En Argentine, les espoirs des militants féministes et associatifs

En Argentine, autre pays d'Amérique latine dirigé par la gauche et très engagé sur la question du droit des femmes et des minorités, le résultat du premier tour de l'élection présidentielle au Brésil a déçu, malgré la première position de Lula. Les Argentins espéraient sa victoire au premier tour. Il faut dire que les incessantes piques envoyées par Bolsonaro à l'encontre des Argentins, ou encore ses propos misogynes, homophobes et racistes ont contribué à le rendre très impopulaire dans le pays. Dans les milieux associatifs, la réaction est mitigée : il y a d'un côté l’espoir de voir un front progressiste arriver à la tête du pays, mais en même temps, il y a la déception de voir se consolider la droite bolsonariste qu’ils qualifient de "fasciste"  au Congrès.

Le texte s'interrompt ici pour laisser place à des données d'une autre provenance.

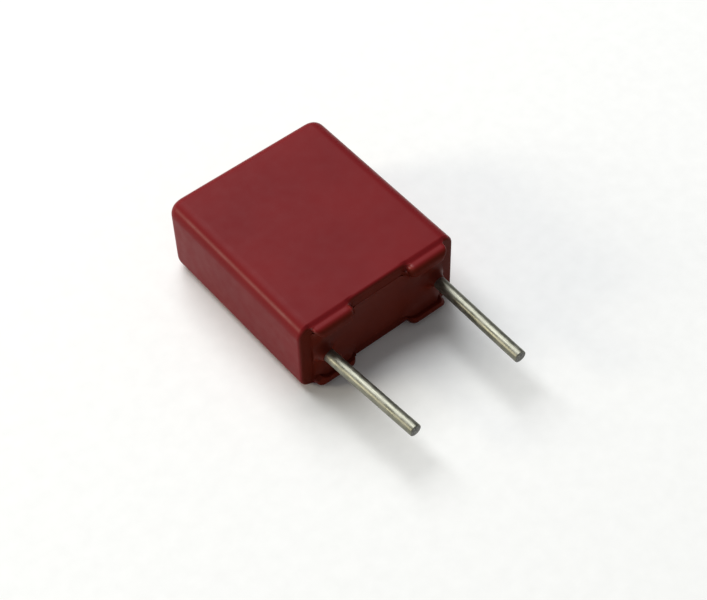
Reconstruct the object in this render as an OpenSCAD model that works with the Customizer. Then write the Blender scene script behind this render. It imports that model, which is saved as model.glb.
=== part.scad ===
// Box film capacitor with radial leads: a flattened film winding with sprayed metal ends,
// welded to two wires and cast in resin inside a five-sided moulded case.
//
// Every piece is drawn standing on the closed end of the case with the leads pointing up,
// X along the lead pitch and Y through the thickness. lay_down() then rests the finished
// piece on its broad face, so that the leads point along -Y and +Z is the thickness.

/* [Case] */
// Length of the case along the lead pitch
case_l = 7.2; // [6.8:0.1:10]
// Thickness of the case between its broad faces
case_t = 3.5; // [3:0.1:6]
// Height from the closed end to the tips of the feet
case_h = 8.5; // [7.5:0.1:12]
// Thickness of the four side walls
wall = 0.55; // [0.4:0.05:0.6]
// Thickness of the wall at the closed end
end_wall = 0.5; // [0.4:0.05:0.8]
// Radius of the four long outer edges
edge_r = 0.6; // [0.6:0.05:0.9]
// Radius of the outer edges round the closed end
closed_end_r = 0.5; // [0.2:0.05:0.6]
// Radius of the outer edge round the open end
rim_r = 0.1; // [0.05:0.05:0.25]
// Radius of the long inner edges of the cavity
cavity_r = 0.25; // [0.1:0.05:0.4]

/* [Feet] */
// Height of the feet above the rim between them
foot_h = 0.45; // [0.2:0.05:0.6]
// Distance from the short side of the case to the inner end of a foot
foot_l = 2.3; // [1.5:0.1:3]
// Distance from the short side of the case to the outer end of a foot
foot_start = 0.4; // [0.35:0.05:0.6]
// Step from the broad face of the case in to the side of a foot
foot_inset = 0.1; // [0.06:0.01:0.25]
// Radius of the edge round the tip of a foot
foot_tip_r = 0.3; // [0.1:0.05:0.35]
// Radius, seen from the open end, of the outer corners of a foot
foot_end_r = 0.25; // [0.1:0.05:0.35]

/* [Leads] */
// Diameter of the tinned wire
wire_d = 0.5; // [0.4:0.05:0.6]
// Distance between the wires where they leave the resin
root_pitch = 5.25; // [5:0.05:5.3]
// Length of the leads past the feet
lead_free = 4.4; // [3:0.1:20]
// Inward lean of the left lead, in degrees
toe_left = 3.3; // [1:0.1:4]
// Inward lean of the right lead, in degrees
toe_right = 0.6; // [0.6:0.1:4]
// Depth of the bend under the resin, where a lead starts to lean
bend_depth = 0.15; // [0.1:0.05:0.5]
// How far the metal swells where the wire is bent
bend_swell = 0.02; // [0.01:0.01:0.05]
// Bevel left on the cut end of a lead
tip_bevel = 0.04; // [0.02:0.01:0.08]
// How far the welded run of a wire stops short of the winding's far edge
weld_margin = 1.4; // [0.5:0.1:2.5]
// Depth that the weld sinks a wire into the sprayed metal
weld_sink = 0.05; // [0.02:0.01:0.1]

/* [Winding] */
// Resin left between the winding and the broad walls
side_gap = 0.15; // [0.05:0.05:0.3]
// Resin left between the winding and the closed end
end_gap = 0.3; // [0.1:0.05:0.6]
// Depth of resin that covers the winding at the lead end
cover = 1.1; // [0.6:0.1:2]
// Thickness of the metal sprayed on each end of the winding
contact_t = 0.25; // [0.15:0.05:0.4]

/* [Resin] */
// How far the resin stops below the rim
resin_drop = 0.03; // [0.02:0.01:0.2]
// Radius of the fillet of resin that climbs each wire
meniscus_r = 0.35; // [0.1:0.05:0.45]
// Thickness of the fillet where it runs out
meniscus_lip = 0.02; // [0.01:0.01:0.04]

/* [Hidden] */
$fn = 64;
LEFT = -1;
RIGHT = 1;
rim_z = case_h - foot_h;                // the rim between the feet
resin_z = rim_z - resin_drop;           // the free surface of the resin
cavity_l = case_l - 2 * wall;
cavity_t = case_t - 2 * wall;
foot_x0 = case_l / 2 - foot_l;
foot_x1 = case_l / 2 - foot_start;
foot_y0 = case_t / 2 - wall;            // a foot is flush with the inside of the wall
foot_w = wall - foot_inset;
foot_corner_r = min(foot_end_r, foot_w - 0.02);
winding_t = cavity_t - 2 * side_gap;
winding_z0 = end_wall + end_gap;
winding_z1 = resin_z - cover;
wire_r = wire_d / 2;
contact_x = root_pitch / 2 - wire_r + weld_sink;     // outer face of the sprayed metal
winding_l = 2 * (contact_x - contact_t);
weld_z = winding_z0 + weld_margin;                   // inner end of the wires
bend_z = resin_z - bend_depth;

// Rests a standing piece on its broad face, with the origin at the middle of that face.
module lay_down() {
  translate([0, case_h / 2, case_t / 2]) rotate([90, 0, 0]) children();
}

// Copies of what is drawn towards +x and +y, one for each corner.
module at_corners() {
  for (x = [0, 1], y = [0, 1]) mirror([x, 0, 0]) mirror([0, y, 0]) children();
}

// Rectangle with round corners, centred.
module round_rect(l, w, r) {
  square([l - 2 * r, w], center = true);
  square([l, w - 2 * r], center = true);
  at_corners() translate([l / 2 - r, w / 2 - r]) circle(r);
}

// Half of an upright section, from the axis out to w. Its outer corner is rounded by r0
// at the lower end, or left square if r0 is 0, and by r1 at the upper end.
module half_section(w, z0, z1, r0, r1) {
  intersection() {
    translate([0, z0]) square([w, z1 - z0]);
    union() {
      translate([0, z0 + r0]) square([w, z1 - z0 - r0 - r1]);
      translate([w - r1, z1 - r1]) circle(r1);
      translate([0, z1 - 2 * r1]) square([w - r1, 2 * r1]);
      if (r0 > 0) {
        translate([w - r0, z0 + r0]) circle(r0);
        translate([0, z0]) square([w - r0, 2 * r0]);
      }
    }
  }
}

module whole_section(w, z0, z1, r0, r1) {
  for (s = [0, 1]) mirror([s, 0]) half_section(w / 2, z0, z1, r0, r1);
}

// Block with round upright edges of radius r, and with round edges along both its ends:
// a turned post at each corner, joined by two slabs that cross.
module round_block(l, w, z0, z1, r, r0, r1) {
  at_corners() translate([l / 2 - r, w / 2 - r, 0])
    rotate_extrude() half_section(r, z0, z1, r0, r1);
  rotate([90, 0, 0]) linear_extrude(w - 2 * r, center = true)
    whole_section(l, z0, z1, r0, r1);
  rotate([90, 0, 90]) linear_extrude(l - 2 * r, center = true)
    whole_section(w, z0, z1, r0, r1);
}

// One foot, seen from the open end: round where it faces the outside of the case.
module foot_outline() {
  translate([foot_x0, foot_y0]) square([foot_x1 - foot_x0, foot_w - foot_corner_r]);
  translate([foot_x0 + foot_corner_r, foot_y0])
    square([foot_x1 - foot_x0 - 2 * foot_corner_r, foot_w]);
  for (x = [foot_x0 + foot_corner_r, foot_x1 - foot_corner_r])
    translate([x, foot_y0 + foot_w - foot_corner_r]) circle(foot_corner_r);
}

// Side view of one foot, which has a round shoulder at both ends.
module foot_shoulder() {
  translate([foot_x0, 0]) square([foot_x1 - foot_x0, case_h - foot_tip_r]);
  translate([foot_x0 + foot_tip_r, 0]) square([foot_x1 - foot_x0 - 2 * foot_tip_r, case_h]);
  for (x = [foot_x0 + foot_tip_r, foot_x1 - foot_tip_r])
    translate([x, case_h - foot_tip_r]) circle(foot_tip_r);
}

// The feet stand on the broad walls, a step in from the outside and flush with the inside.
module feet() {
  intersection() {
    rotate([90, 0, 90]) linear_extrude(case_l, center = true)
      whole_section(case_t - 2 * foot_inset, rim_z - wall, case_h, 0, foot_tip_r);
    at_corners() intersection() {
      linear_extrude(case_h) foot_outline();
      rotate([90, 0, 0]) translate([0, 0, -case_t]) linear_extrude(case_t) foot_shoulder();
    }
  }
}

module case() {
  color([0.50, 0.17, 0.18]) lay_down() difference() {
    union() {
      round_block(case_l, case_t, 0, rim_z, edge_r, closed_end_r, rim_r);
      feet();
    }
    translate([0, 0, end_wall]) linear_extrude(case_h) round_rect(cavity_l, cavity_t, cavity_r);
  }
}

// Flattened roll, wound round an axis along x.
module flat_roll(l) {
  rotate([90, 0, 90]) linear_extrude(l, center = true) {
    for (z = [winding_z0 + winding_t / 2, winding_z1 - winding_t / 2])
      translate([0, z]) circle(winding_t / 2);
    translate([-winding_t / 2, winding_z0 + winding_t / 2])
      square([winding_t, winding_z1 - winding_z0 - winding_t]);
  }
}

function toe(side) = side == LEFT ? toe_left : toe_right;

// Places what is drawn round a wire on the side given.
module at_lead(side) {
  mirror([side == RIGHT ? 1 : 0, 0, 0]) translate([-root_pitch / 2, 0, 0]) children();
}

// Turns what stands at the bend, so that it leans with the free run.
module leaning(side) {
  translate([0, 0, bend_z]) rotate([0, toe(side), 0]) children();
}

// One wire: welded run, bend, leaning free run and bevelled cut end. The ball at the bend
// covers the ends of both runs, which stop a little short of each other.
module wire(side) {
  run = (case_h + lead_free - bend_z) / cos(toe(side));
  at_lead(side) {
    translate([0, 0, weld_z]) cylinder(bend_z - bend_swell - weld_z, r = wire_r);
    translate([0, 0, bend_z]) sphere(wire_r + bend_swell);
    leaning(side) {
      translate([0, 0, bend_swell]) cylinder(run - tip_bevel - bend_swell, r = wire_r);
      translate([0, 0, run - tip_bevel]) cylinder(tip_bevel, r1 = wire_r, r2 = wire_r - tip_bevel);
    }
  }
}

// Fillet of resin round one wire, as far as the walls allow.
module meniscus(side) {
  skirt_r = wire_r + meniscus_r;
  intersection() {
    at_lead(side) leaning(side) rotate_extrude() difference() {
      square([skirt_r, bend_depth + meniscus_r]);
      translate([skirt_r + meniscus_lip, bend_depth + meniscus_r + meniscus_lip])
        circle(meniscus_r);
    }
    linear_extrude(case_h + lead_free) round_rect(cavity_l, cavity_t, cavity_r);
  }
}

module contact(side) {
  difference() {
    translate([side * (contact_x - contact_t / 2), 0, 0]) flat_roll(contact_t);
    wire(side);
  }
}

module potting_resin() {
  color([0.30, 0.13, 0.11]) lay_down() difference() {
    union() {
      translate([0, 0, end_wall]) linear_extrude(resin_z - end_wall)
        round_rect(cavity_l, cavity_t, cavity_r);
      meniscus(LEFT);
      meniscus(RIGHT);
    }
    flat_roll(2 * contact_x);
    wire(LEFT);
    wire(RIGHT);
  }
}

module film_winding() {
  color([0.78, 0.78, 0.74]) lay_down() flat_roll(winding_l);
}

module end_contact_left() {
  color([0.60, 0.60, 0.60]) lay_down() contact(LEFT);
}

module end_contact_right() {
  color([0.60, 0.60, 0.60]) lay_down() contact(RIGHT);
}

module lead_left() {
  color([0.72, 0.71, 0.66]) lay_down() wire(LEFT);
}

module lead_right() {
  color([0.72, 0.71, 0.66]) lay_down() wire(RIGHT);
}

case();
potting_resin();
film_winding();
end_contact_left();
end_contact_right();
lead_left();
lead_right();
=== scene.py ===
# %% [markdown]
# # A small box film capacitor
#
# The real object is a flat, red, five-sided moulded case, about 7 mm long. A film
# winding sits inside it, sealed with cast resin, and two tinned wires leave the open
# end between four stand-off feet. The part lies on one of its broad faces.
#
# The CAD model gives the sizes and the frame: +Y runs to the closed end, X along the
# lead pitch, and Z through the thickness. The pieces that can be seen are modelled
# again here, with the soft edges that a mould, a resin and a wire cutter leave.

# %% Load the frame
import math

import bmesh
import bpy
import numpy as np
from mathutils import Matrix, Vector


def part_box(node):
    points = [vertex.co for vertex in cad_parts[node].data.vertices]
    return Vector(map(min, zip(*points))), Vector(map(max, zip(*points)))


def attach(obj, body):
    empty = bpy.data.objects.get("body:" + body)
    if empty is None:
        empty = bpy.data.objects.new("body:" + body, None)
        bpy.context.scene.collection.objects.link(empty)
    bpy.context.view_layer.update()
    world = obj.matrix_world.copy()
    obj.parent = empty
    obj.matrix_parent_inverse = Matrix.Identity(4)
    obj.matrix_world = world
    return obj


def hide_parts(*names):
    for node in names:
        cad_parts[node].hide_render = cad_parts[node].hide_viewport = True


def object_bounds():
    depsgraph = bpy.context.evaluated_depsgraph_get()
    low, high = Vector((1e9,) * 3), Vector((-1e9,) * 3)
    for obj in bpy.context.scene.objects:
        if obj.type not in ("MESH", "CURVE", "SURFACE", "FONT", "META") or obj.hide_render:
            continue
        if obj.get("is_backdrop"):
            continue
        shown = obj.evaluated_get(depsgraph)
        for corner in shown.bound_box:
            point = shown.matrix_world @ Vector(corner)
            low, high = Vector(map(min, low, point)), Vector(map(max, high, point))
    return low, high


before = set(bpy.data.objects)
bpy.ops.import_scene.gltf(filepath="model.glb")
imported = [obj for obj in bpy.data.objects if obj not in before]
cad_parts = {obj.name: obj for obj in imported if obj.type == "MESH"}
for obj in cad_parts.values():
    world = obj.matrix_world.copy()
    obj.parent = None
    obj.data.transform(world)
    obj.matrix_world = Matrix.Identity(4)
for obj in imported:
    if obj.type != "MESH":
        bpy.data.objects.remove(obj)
cad_lo, cad_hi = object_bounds()
MM = 0.001
print("CAD nodes:", ", ".join(sorted(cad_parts)))

# %% [markdown]
# ## Sizes
#
# The outside sizes come from the frame. The small ones, such as the wall and the edge
# radii, follow the named values of the CAD source, in millimetres. A builder could also
# measure them from the mesh, but a short list of names is easier to read and to change.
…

Ces résultats pourraient aussi influer sur le mouvement féministe en Argentine. Car même si les militants luttent d'abord pour l'extension des droits dans leur pays, il existe bel et bien un féminisme régional sud-américain, comme l'explique la journaliste et militante féministe Laura Salomé : "L’année prochaine, il y a des élections en Argentine. Pour nous, la défaite du bolsonarisme, du fascisme, de l’extrême droite, c’est l’espoir de ne pas voir croître les sièges du même bord en Argentine. Et ces derniers jours, en dialoguant avec les féministes au Brésil, on a pu mettre au point des stratégies sur ce que sera la lutte de demain : un féminisme anti-raciste et anti-fasciste, c’est notre objectif à toutes à partir de maintenant.

De même que les gouvernements progressistes sud-américains rêvent d’un front de gauche dans la région, les milieux associatifs misent aussi sur le rassemblement, faisant de l’élection au Brésil un événement décisif dans le féminisme régional à venir.